Improved economic prospects in the West provide hope for a recovery in rubber prices from four-year lows, plantations group Sipef said, adding that it was “optimistic” over palm oil values too.
The Belgian-based group – whose empire stretches from Ivory Coast to Papua New Guinea, growing crops from bananas to tea – acknowledged that the rubber market had been in a “downtrend” spurred by strong supplies at a time of concerns over demand from China, the biggest importer.
“The market place is filled with stocks, and the lacklustre macro-economic picture of China will remain a burden to the natural rubber market,” Sipef said.
Price falls
Rubber futures in Tokyo fell this week below 200 yen a kilogramme for the first time since September 2009.

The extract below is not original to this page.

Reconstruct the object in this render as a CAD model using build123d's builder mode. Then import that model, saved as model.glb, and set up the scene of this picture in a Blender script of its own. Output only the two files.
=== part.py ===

In India’s key market of Kottayam, in the top producing state of Kerala, the spot price of the benchmark RSS-4 rubber grade to 14,100 rupees per kilogramme, the lowest since February 2010.
In Shanghai, benchmark September rubber futures on Wednesday set a contract low of 13,755 yuan a tonne, while Singapore’s spot May lot set a contract low of 160.20 US dollar cents a kilogramme.
Talk of plans by Thailand, the top exporting country, to plans to sell potentially 200,000 tonnes of rubber has also spooked the market.
Agriculture Minister Yukol Limlaemthong said three weeks ago that the government “will be trying to sell our rubber stocks when the price is right”, if adding that sales will not be made if prices are “too bad.”
‘Light at the end of the tunnel’
However, Thailand this week has downplayed the prospect of inventory sales, telling International Rubber Consortium officials that it will “only consider selling them if the market price of natural rubber is appropriate”.
And Sipef flagged the boost from stronger Western economies, boosting demand within the auto industry, the biggest consumer of rubber, for tyres.
“Despite the weak rubber price environment, suffering from high stocks, there seems to be some light at the end of the tunnel with better economic environments in the EU and US,” the group said.
“Correspondingly, we see better car sales globally.”
‘Optimistic on palm oil prices’
Sipef said that it had sold 41% of its expected 2014 rubber production so far, exactly in line with the pace of sales a year ago, at an average of $2,179 a tonne, down 29% year on year.
For palm oil, the group has sold 62% of forecast output, marginally ahead of last year’s pace, at an average of $993 a tonne, up $60 a tonne year on year.
SIpef said it was “optimistic about the palm oil price development throughout 2014”, despite noting the prospect of strong US production of soybeans, the source of rival soyoil, and highlighting a switch by some buyers such as India to sunflower oil too for pricing reasons.
“The market place will still remain in a tight stocks scenario until the end of the third quarter,” the group said, flagging the potential for production setbacks following a January-to-March dry spell in much of South East Asia, and the prospect of an El Nino, which may cause further drought.
“On top of that we have the biodiesel mandate in Indonesia,” which has raised the proportion of the biofuel, made from palm oil in the country, which must be mixed into forecourt diesel.
This demand “started off on a good pace, but still has not reached its full potential”.